# WHAT IS ASKED
The answer is one number: how many lines in the data below hold "frame".

# DATA SEGMENT

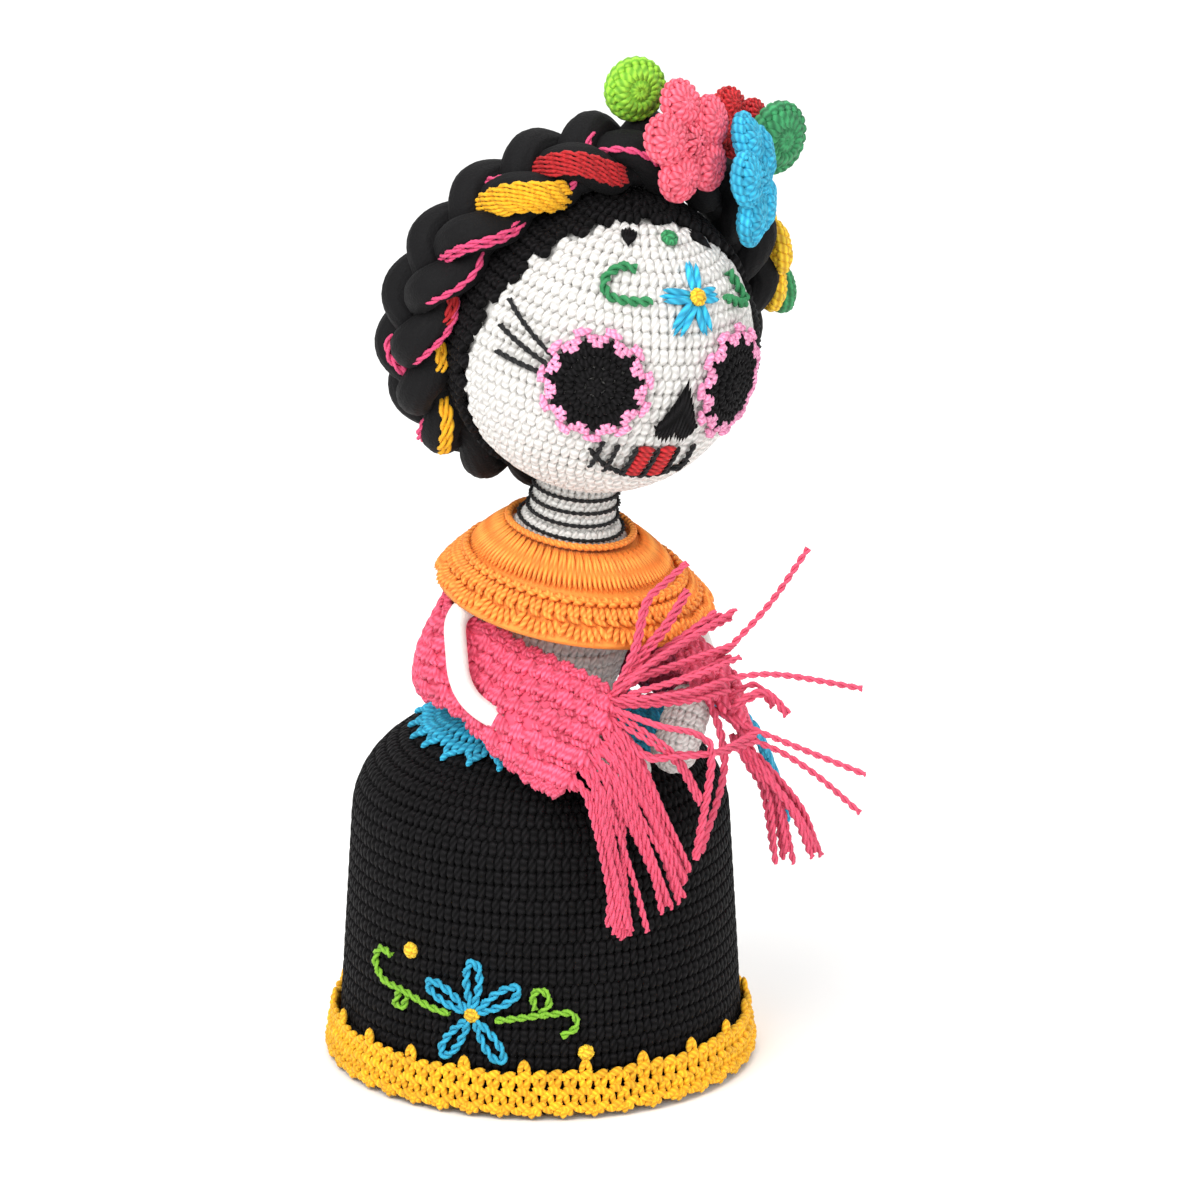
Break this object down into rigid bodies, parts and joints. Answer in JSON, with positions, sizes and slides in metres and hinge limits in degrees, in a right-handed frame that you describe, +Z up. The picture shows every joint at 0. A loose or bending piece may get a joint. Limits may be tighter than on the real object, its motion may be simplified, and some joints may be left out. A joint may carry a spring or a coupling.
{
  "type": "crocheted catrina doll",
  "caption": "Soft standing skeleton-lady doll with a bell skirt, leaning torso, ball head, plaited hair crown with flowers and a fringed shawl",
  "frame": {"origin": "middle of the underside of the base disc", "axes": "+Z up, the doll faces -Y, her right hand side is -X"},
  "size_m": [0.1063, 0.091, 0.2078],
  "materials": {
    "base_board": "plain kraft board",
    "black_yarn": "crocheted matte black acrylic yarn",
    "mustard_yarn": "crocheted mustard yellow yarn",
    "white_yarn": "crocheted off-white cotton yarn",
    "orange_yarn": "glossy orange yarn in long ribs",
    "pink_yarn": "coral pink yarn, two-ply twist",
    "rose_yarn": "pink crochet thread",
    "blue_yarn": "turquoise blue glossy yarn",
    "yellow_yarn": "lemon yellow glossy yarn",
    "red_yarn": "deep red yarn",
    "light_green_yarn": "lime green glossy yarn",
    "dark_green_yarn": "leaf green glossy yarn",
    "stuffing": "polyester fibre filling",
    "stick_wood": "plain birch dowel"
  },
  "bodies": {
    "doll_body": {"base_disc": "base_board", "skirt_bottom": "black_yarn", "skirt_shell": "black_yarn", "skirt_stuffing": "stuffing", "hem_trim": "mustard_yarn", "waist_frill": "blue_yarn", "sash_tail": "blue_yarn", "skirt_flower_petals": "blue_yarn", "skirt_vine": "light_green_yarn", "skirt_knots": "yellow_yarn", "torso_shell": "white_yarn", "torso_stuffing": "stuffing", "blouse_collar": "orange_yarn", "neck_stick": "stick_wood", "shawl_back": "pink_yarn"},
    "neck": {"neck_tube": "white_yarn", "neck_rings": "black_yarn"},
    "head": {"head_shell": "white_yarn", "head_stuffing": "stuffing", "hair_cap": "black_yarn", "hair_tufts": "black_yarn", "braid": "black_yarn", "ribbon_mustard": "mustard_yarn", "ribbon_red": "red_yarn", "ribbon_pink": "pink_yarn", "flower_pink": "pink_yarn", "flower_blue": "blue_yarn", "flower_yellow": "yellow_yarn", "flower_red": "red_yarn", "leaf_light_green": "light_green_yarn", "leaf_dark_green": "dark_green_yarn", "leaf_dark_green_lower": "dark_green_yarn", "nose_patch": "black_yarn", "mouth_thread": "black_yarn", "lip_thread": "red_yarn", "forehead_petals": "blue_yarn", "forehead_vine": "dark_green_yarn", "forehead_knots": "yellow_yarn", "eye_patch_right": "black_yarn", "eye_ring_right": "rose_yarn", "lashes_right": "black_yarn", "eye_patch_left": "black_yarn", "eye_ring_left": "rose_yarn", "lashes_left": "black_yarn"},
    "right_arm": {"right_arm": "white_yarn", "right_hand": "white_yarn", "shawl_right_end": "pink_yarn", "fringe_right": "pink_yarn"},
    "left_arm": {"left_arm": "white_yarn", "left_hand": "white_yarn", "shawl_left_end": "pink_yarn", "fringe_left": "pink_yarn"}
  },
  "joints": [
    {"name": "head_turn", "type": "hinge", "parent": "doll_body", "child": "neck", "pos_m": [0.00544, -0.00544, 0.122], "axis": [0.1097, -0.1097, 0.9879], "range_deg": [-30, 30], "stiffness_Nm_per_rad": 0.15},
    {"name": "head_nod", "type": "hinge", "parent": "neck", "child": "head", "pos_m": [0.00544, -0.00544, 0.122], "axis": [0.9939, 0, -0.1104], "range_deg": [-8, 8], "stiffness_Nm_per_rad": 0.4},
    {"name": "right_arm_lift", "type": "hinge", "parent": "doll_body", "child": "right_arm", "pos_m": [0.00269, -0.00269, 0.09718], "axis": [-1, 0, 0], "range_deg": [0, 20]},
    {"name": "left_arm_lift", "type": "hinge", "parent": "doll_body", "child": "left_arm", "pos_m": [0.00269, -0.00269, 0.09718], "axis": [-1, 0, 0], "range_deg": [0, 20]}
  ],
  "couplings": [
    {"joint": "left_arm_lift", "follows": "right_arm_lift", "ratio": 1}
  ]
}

# REPLY TO THE TASK
2